You need to divide the left part from the central part and the central part from the right part by inserting ‘@|’ between parts. Otherwise, the specification command will not be able to tell where the text for one part ends and the next part begins.

Each part can contain text or @-commands. The text is printed as if the part were within an ordinary paragraph in the body of the page. The @-commands replace themselves with the page number, date, chapter name, or whatever.

Here are the six heading and footing commands:

@everyheading left @| center @| right
@everyfooting left @| center @| right

The ‘every’ commands specify the format for both even- and odd-numbered pages. These commands are for documents that are printed on one side of each sheet of paper, or for documents in which you want symmetrical headers or footers.

@evenheading left @| center @| right
@oddheading left @| center @| right
@evenfooting left @| center @| right
@oddfooting left @| center @| right

The ‘even’ and ‘odd’ commands specify the format for even-numbered pages and odd-numbered pages. These commands are for books and manuals that are printed on both sides of each sheet of paper.

Use the ‘@this…’ series of @-commands to provide the names of chapters and sections and the page number. You can use the ‘@this…’ commands in the left, center, or right portions of headers and footers, or anywhere else in a Texinfo file so long as they are between @iftex and @end iftex commands.

Here are the ‘@this…’ commands:

@thispage

Expands to the current page number.

@thissectionname

Expands to the name of the current section.

@thissectionnum

Expands to the number of the current section.

@thissection

Expands to the number and name of the current section, in the format ‘Section 1: Title’.

@thischaptername

Expands to the name of the current chapter.

@thischapternum

Expands to the number of the current chapter, or letter of the current appendix.

@thischapter

Expands to the number and name of the current chapter, in the format ‘Chapter 1: Title’.

@thistitle

Expands to the name of the document, as specified by the @settitle command.

@thisfile

For @include files only: expands to the name of the current @include file. If the current Texinfo source file is not an @include file, this command has no effect. This command does not provide the name of the current Texinfo source file unless it is an @include file. (See section Include Files, for more information about @include files.)

You can also use the @today{} command, which expands to the current date, in ‘1 Jan 1900’ format.

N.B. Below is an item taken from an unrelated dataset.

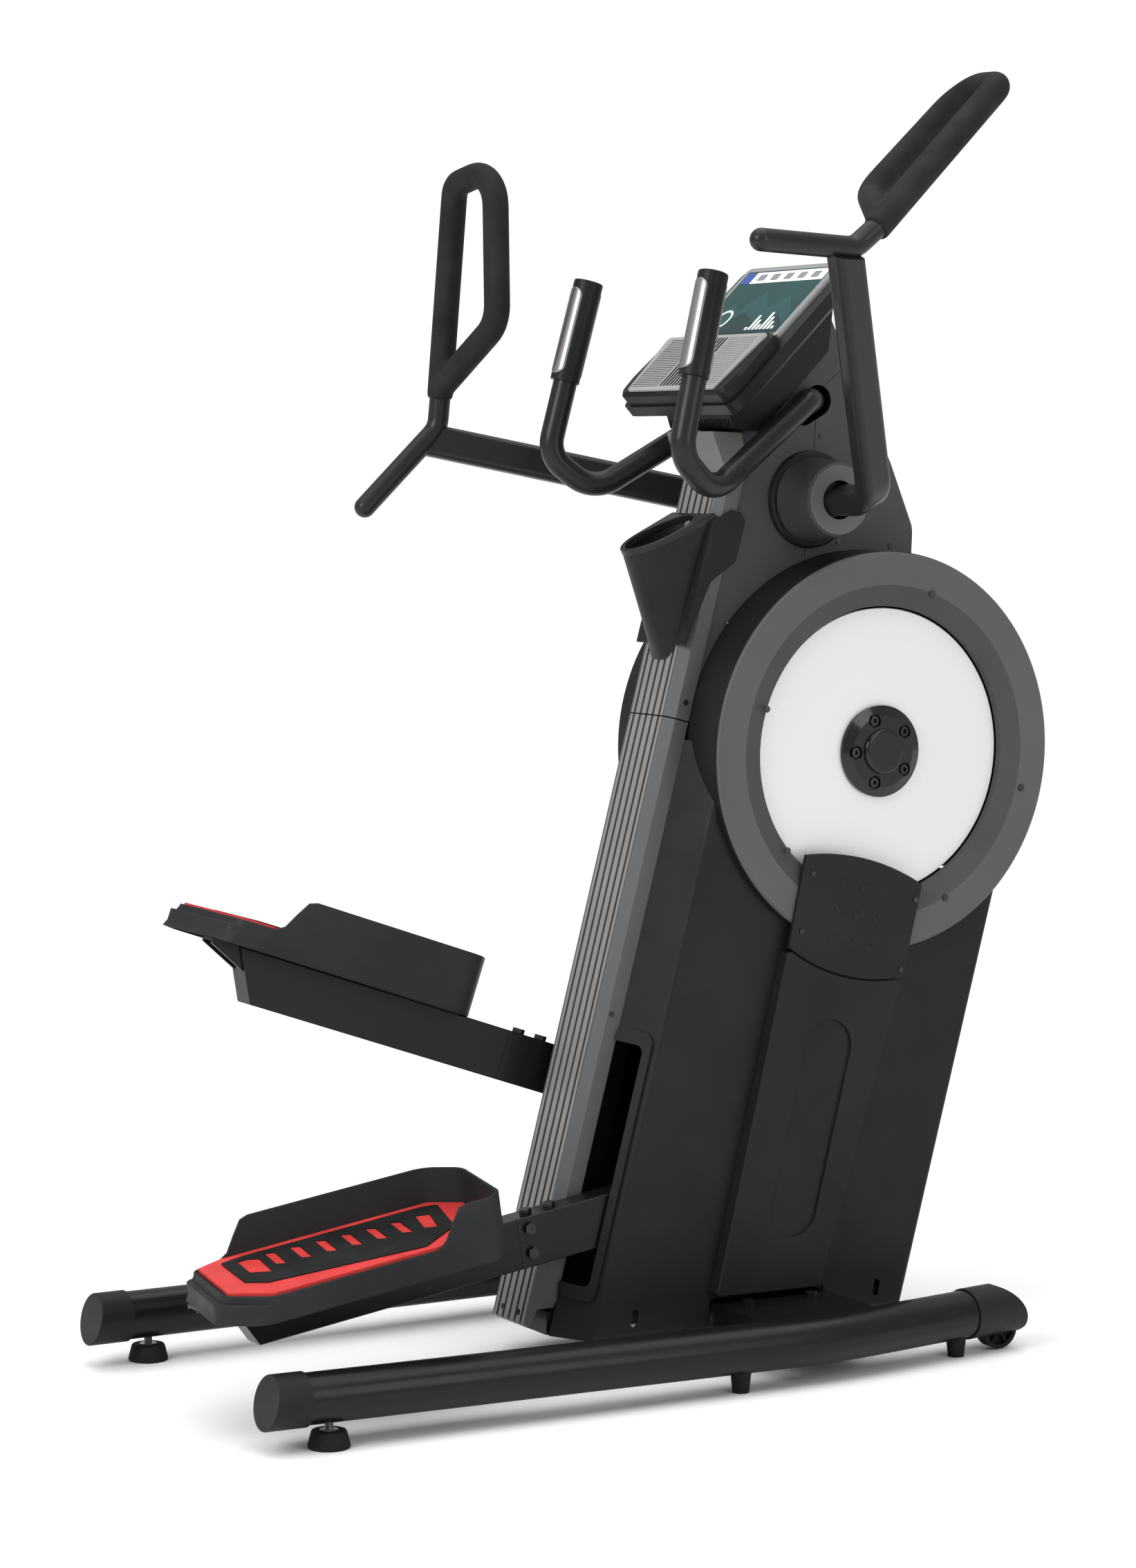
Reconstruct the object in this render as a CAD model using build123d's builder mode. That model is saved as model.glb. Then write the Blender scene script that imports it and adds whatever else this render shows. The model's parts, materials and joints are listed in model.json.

Other @-commands and text are printed in a header or footer just as if they were in the body of a page. It is useful to incorporate text, particularly when you are writing drafts:

@headings off
@everyheading @emph{Draft!} @| @thispage @| @thischapter
@everyfooting @| @| Version: 0.27: @today{}

Beware of overlong titles: they may overlap another part of the header or footer and blot it out.

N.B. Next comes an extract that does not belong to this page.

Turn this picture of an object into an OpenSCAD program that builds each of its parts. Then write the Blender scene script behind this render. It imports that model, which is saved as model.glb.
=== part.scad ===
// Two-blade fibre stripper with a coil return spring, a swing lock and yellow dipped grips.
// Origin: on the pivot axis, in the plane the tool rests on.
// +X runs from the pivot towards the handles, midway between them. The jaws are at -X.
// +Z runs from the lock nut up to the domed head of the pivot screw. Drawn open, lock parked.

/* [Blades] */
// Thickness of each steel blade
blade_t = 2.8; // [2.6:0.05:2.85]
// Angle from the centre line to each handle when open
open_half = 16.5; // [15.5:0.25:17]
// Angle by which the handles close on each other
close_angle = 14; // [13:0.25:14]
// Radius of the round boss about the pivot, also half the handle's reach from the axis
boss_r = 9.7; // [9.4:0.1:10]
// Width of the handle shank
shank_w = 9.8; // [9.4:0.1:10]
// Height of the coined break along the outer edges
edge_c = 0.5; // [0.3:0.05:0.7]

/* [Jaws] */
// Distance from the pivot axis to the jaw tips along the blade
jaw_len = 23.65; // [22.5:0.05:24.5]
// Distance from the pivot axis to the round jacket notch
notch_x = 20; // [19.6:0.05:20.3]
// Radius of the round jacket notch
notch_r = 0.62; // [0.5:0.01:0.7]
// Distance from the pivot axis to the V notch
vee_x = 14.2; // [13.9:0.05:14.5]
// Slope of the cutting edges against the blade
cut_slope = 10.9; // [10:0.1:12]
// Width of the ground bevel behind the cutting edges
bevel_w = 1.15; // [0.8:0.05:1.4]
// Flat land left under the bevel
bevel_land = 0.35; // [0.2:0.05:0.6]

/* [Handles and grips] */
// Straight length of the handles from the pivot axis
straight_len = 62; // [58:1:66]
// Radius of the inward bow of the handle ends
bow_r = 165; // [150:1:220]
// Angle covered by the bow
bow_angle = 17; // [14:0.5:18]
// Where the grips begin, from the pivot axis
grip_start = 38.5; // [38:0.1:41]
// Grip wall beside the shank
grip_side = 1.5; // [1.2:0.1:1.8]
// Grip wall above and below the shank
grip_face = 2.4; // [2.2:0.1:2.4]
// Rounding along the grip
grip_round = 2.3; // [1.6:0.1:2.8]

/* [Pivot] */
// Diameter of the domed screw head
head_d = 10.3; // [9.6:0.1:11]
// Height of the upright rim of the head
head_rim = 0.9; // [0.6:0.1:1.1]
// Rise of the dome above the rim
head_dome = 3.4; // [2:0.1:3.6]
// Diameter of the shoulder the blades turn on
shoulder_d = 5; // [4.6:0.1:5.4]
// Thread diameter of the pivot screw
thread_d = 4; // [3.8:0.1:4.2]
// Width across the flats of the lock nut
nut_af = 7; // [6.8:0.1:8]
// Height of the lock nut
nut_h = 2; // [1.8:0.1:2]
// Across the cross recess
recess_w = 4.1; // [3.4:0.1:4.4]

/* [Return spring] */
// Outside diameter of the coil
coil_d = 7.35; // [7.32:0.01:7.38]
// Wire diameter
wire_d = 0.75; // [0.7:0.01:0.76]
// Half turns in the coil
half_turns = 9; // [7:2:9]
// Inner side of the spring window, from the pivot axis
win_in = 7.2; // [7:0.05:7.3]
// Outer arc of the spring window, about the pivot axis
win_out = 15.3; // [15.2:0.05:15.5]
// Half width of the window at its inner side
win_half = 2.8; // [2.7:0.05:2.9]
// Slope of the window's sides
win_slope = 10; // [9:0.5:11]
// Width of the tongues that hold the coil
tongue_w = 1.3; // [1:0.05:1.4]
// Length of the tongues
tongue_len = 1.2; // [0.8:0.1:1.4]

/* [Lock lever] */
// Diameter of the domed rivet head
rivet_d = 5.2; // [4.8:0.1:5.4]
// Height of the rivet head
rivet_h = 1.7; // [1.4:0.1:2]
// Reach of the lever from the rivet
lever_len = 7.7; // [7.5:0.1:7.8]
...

If you have very short chapters and/or sections, several of them can appear on a single page. You can specify which chapters and sections you want @thischapter, @thissection and other such macros to refer to on such pages as follows:

@everyheadingmarks ref
@everyfootingmarks ref

The ref argument can be either top (the @this... commands will refer to the chapter/section at the top of a page) or bottom (the commands will reflect the situation at the bottom of a page). These ‘@every...’ commands specify what to do on both even- and odd-numbered pages.

@evenheadingmarks ref
@oddheadingmarks ref
@evenfootingmarks ref
@oddfootingmarks ref

These ‘@even...’ and ‘@odd...’ commands specify what to do on only even- or odd-numbered pages, respectively. The ref argument is the same as with the ‘@every...’ commands.

Write these commands immediately after the @...contents commands, or after the @end titlepage command if you don’t have a table of contents or if it is printed at the end of your manual.

By default the @this... commands reflect the situation at the bottom of a page both in headings and in footings.